During the hearing, Krenson explains, “It’s important for the secretary to take notes and ensure that decisions are made within a Board meeting and that the vote is recorded in the minutes.” In some cases, Richter explains, third-party dispute resolution programs or mediation programs may be put into use, “Sometimes, the objective view of third party is necessary to get two sides to come together. Unit Owners and Boards often become entrenched in their view and lose sight of what could potentially be common ground (no pun intended).” Once a decision has been made on the matter, Richter relays, “Decisions are generally made in writing. Detail will depend on the nature of the violation and the fine or remedy.” Krenson adds, “At minimum, a notice of the decision should be sent to the owner.”

If associations wish to avoid the formalities of a hearing, an informal discussion can be conducted with the resident in question prior to the hearing. Richter explains, “This is probably the most important aspect of violation hearings for community associations. The purpose of violation procedures is not the issuance of fines or the doling out of punishment. My view is as follows: While formal violation hearings satisfy due process requirements, they also provide the opportunity for dialogue, and ultimately – resolution.” Krenson cautions, however, “The important thing to avoid is the appearance that any formal decisions can be made at an informal meeting.”
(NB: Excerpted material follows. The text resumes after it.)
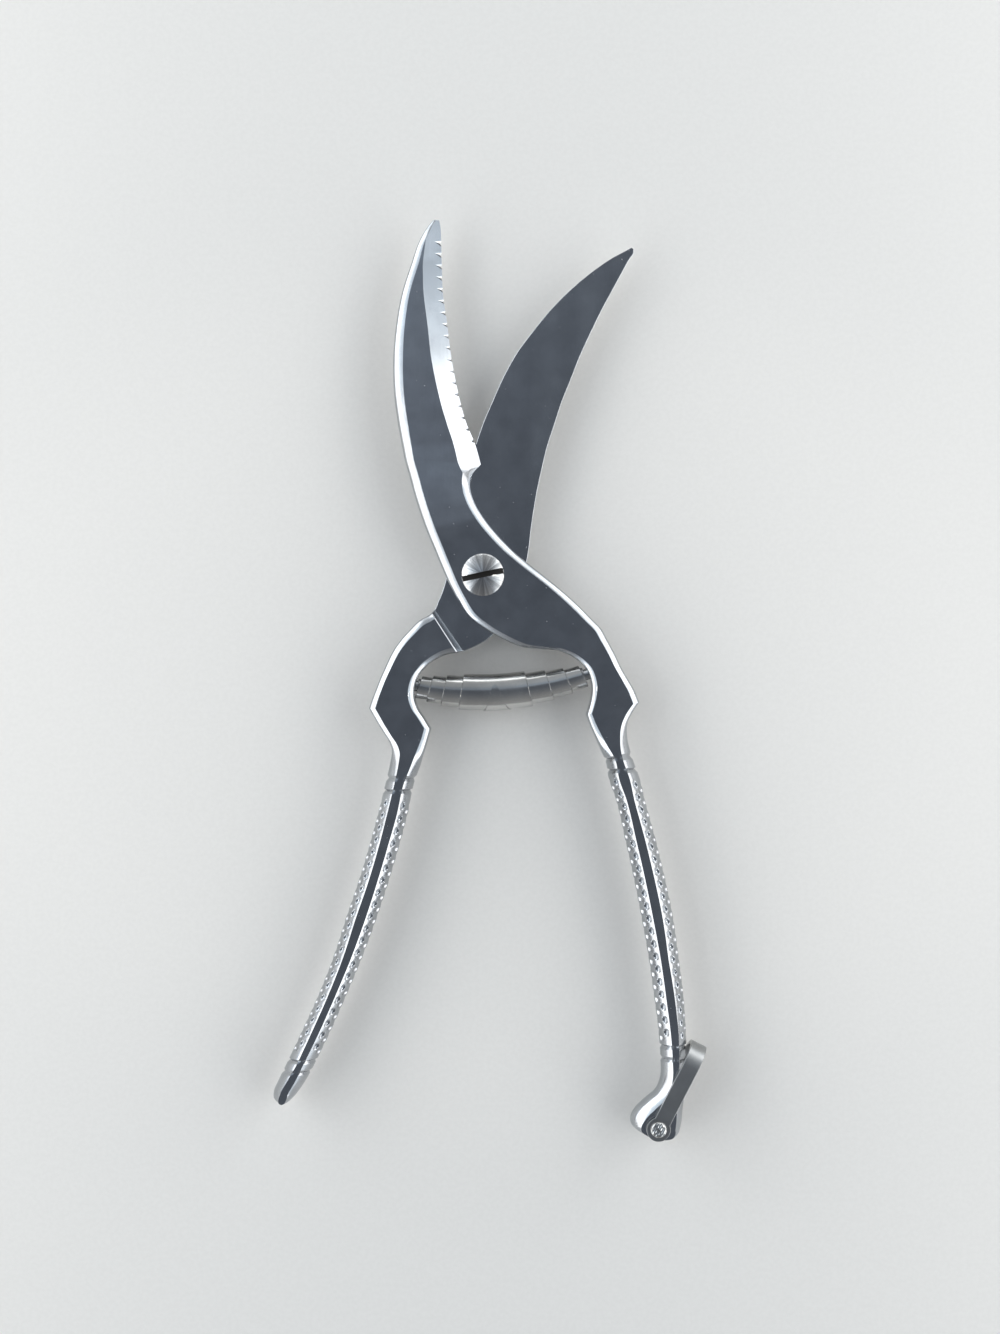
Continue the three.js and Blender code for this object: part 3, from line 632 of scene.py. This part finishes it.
def steel(name, tint, roughness, patchy=0.06, grain=0.02, specks=0.0, streaks=0.0, turned_finish=0.0):
    """Ground and polished stainless steel: patchy polish, faint grain, soft streaks and bright specks. A
    turned face also gets painted reflection streaks: light and dark radial spokes in its tint.
    """
    material = bpy.data.materials.new(name)
    material.use_nodes = True
    nodes, links = material.node_tree.nodes, material.node_tree.links
    shader = nodes["Principled BSDF"]
    shader.inputs["Metallic"].default_value = 1.0
    coords = nodes.new("ShaderNodeTexCoord")

    def noise(scale, detail, stretch):
        mapping = nodes.new("ShaderNodeMapping")
        mapping.inputs["Scale"].default_value = stretch
        texture = nodes.new("ShaderNodeTexNoise")
        texture.inputs["Scale"].default_value = scale
        texture.inputs["Detail"].default_value = detail
        links.new(coords.outputs["Object"], mapping.inputs["Vector"])
        links.new(mapping.outputs["Vector"], texture.inputs["Vector"])
        return texture.outputs["Fac"]

    def fit(socket, low, high, to_low, to_high):
        node = nodes.new("ShaderNodeMapRange")
        for key, value in (("From Min", low), ("From Max", high), ("To Min", to_low), ("To Max", to_high)):
            node.inputs[key].default_value = value
        links.new(socket, node.inputs["Value"])
        return node.outputs["Result"]

    def combine(operation, a, b):
        node = nodes.new("ShaderNodeMath")
        node.operation = operation
        links.new(a, node.inputs[0])
        links.new(b, node.inputs[1])
        return node.outputs[0]

    def layer(kind, to_low, to_high):
        scale, detail, stretch, low, high = FINISH[kind]
        return fit(noise(scale, detail, stretch), low, high, to_low, to_high)

    def shades(dark, light):
        ramp.color_ramp.elements[0].color = (*(c * dark for c in tint), 1)
        ramp.color_ramp.elements[1].color = (*(min(1, c * light) for c in tint), 1)

    rough = layer("polish", roughness - patchy / 2, roughness + patchy / 2)
    streak = layer("streak", 0, streaks)
    speck = layer("speck", 0, specks)
    links.new(combine("ADD", rough, combine("ADD", streak, speck)), shader.inputs["Roughness"])

    ramp = nodes.new("ShaderNodeValToRGB")
    shades(*SHADE)
    shade = layer("shade", 0, 1)
    links.new(ramp.outputs["Color"], shader.inputs["Base Color"])

    bump = nodes.new("ShaderNodeBump")
    bump.inputs["Strength"].default_value = grain
    bump.inputs["Distance"].default_value = GRAIN["height"]
    links.new(noise(GRAIN["scale"], GRAIN["detail"], GRAIN["stretch"]), bump.inputs["Height"])
    links.new(bump.outputs["Normal"], shader.inputs["Normal"])

    if turned_finish:
        shader.inputs["Anisotropic"].default_value = turned_finish
        shader.inputs["Anisotropic Rotation"].default_value = 0.25
        tangent = nodes.new("ShaderNodeTangent")
        tangent.direction_type = "RADIAL"
        tangent.axis = "Z"
        links.new(tangent.outputs["Tangent"], shader.inputs["Tangent"])
        # Painted reflection streaks: light and dark radial spokes in the tint stand in for a turned face's
        # streaky reflections
        angle = nodes.new("ShaderNodeTexGradient")
        angle.gradient_type = "RADIAL"
        links.new(coords.outputs["Object"], angle.inputs["Vector"])
        spokes = nodes.new("ShaderNodeTexNoise")
        spokes.noise_dimensions = "1D"
        spokes.inputs["Scale"].default_value = REFLECTION_SPOKES["scale"]
        spokes.inputs["Detail"].default_value = REFLECTION_SPOKES["detail"]
        links.new(angle.outputs["Fac"], spokes.inputs["W"])
        shade = fit(spokes.outputs["Fac"], REFLECTION_SPOKES["low"], REFLECTION_SPOKES["high"], 0, 1)
        shades(*TURNED_SPOKE_SHADES)
    links.new(shade, ramp.inputs["Fac"])
    return material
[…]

In closing, Richter offers his advice, “The board must enforce all covenants, restrictions, rules and regulation consistently and fairly. Particularly for rules, the rule itself, and its application must be reasonable. Boards must also recognize that ‘automatic fines’ just don’t exist, and that due process is always required. And while violation hearings are procedurally required, they should not be viewed as a nuisance. The hearing should also be used as an opportunity to resolve the violation.”